In an old job at Nordstrom, I used to work with this amazing lady name Mebrat. She was from Eritrea, a small country in Northern Africa. I swear that every day, as she watched people coming or going, she would say at least once “I wonder where s/he is from?” Finally, after weeks of this, I asked her why is that so important? Isn’t it more important that the person is kind and compassionate? I didn’t yell this or anything, mind you, Kind Reader, I respected her so much and we had some of my favorite conversations. I was truly curious because that was how my perspective was focused. She told me that she wanted to know what similarities were shared, what did they enjoy about their lives, did they emigrate here, were they second or third or more generation “American.” She was a lot like me, full of curiosity. Where we differed was that she was curious about people and I was curious about things and creating things. Her questions were “who are they?” and mine were “how did they do that?” While she did teach me to be curious about people, it wasn’t to the point that I needed to know where they were from and how that informed their view of the world. 🌍
It wasn’t until as recently as 3 or 4 years when I began to appreciate more movies from other cultures that shared their traditions and joys, and of course the terrible racist events around the country, that are still happening TO THIS DAY, that I began to want to know more about my own. And it sort of showed me a hole that had been falsely covered like some sort of hunting trap that one falls in because they weren’t looking where they were going.
Ms. Amayo-Hassan’s piece in the Pear Slices was about a Puerto Rican family who had lost their home on the island due to Hurricane Katrina, and the lack of help that followed. It was a beautiful piece because even while surrounded by this profound amount of death and loss, the parents still had hope and still were able to make one another smile. In it, the father questions if the government would have stepped in faster if this happened on the mainland. While Puerto Ricans are considered U.S. citizens, this government dragged their feet getting any sort of assistance to the island to help rescue and rebuild. So he wondered if they are really citizens and asks why would they let “their people”suffer? Why would the government not help as it should? While I worked on this short play, I was finding all of these little questions in his motivations, his reactions and his silence. When I first started the play, I took it rather fairly straightforward with the upbeat parts being upbeat and the serious parts being more reserved. Then, as we got to walk through the piece more and more, I was finding things that felt like little betrayals, or small prayers for the dead, or at one point just fury.
Gentle Reader, I slowly began to realize that I had more in common with this character than I thought. I noticed that I was really hitting on some inner hurts that I had inflicted on myself thinking I was merely “American.” Finding all these gems of pain and sadness and betrayal even that Ricardo, the father character, felt helped to fill that hole I was feeling a little.

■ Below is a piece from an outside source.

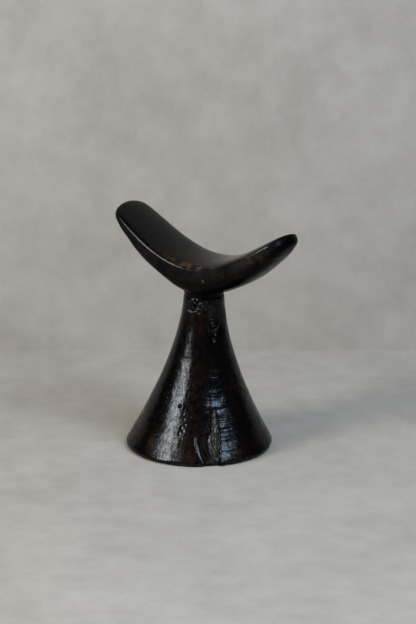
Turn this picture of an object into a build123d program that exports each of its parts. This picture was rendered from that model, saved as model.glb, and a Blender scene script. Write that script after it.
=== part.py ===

This new play, La Lechuza, is helping me learn a little more about the culture from my cast mates and I am doing my best to absorb everything that they are saying. It is also helping my pronunciation of the language. I would say this is a pretty good start on the self discovery path. This project is a staged reading for More Más Marami Arts in March, I believe. I will keep you posted as details get finalized.
Well, I hope this wasn’t too much of a jumbled mess of a post. As I mentioned before, it was a bit of a rush job to get this idea mostly formulated. I didn’t know how it was going to go because I know I had to give you a lot of backstory to get to the point. I just hope I got to it. 😂
Thank you, Dear Reader, for joining along in my rambles as I try to figure out my messy brain and all around self so that I can be my best when I step on to the stage. I always appreciate the chance to bend your ear.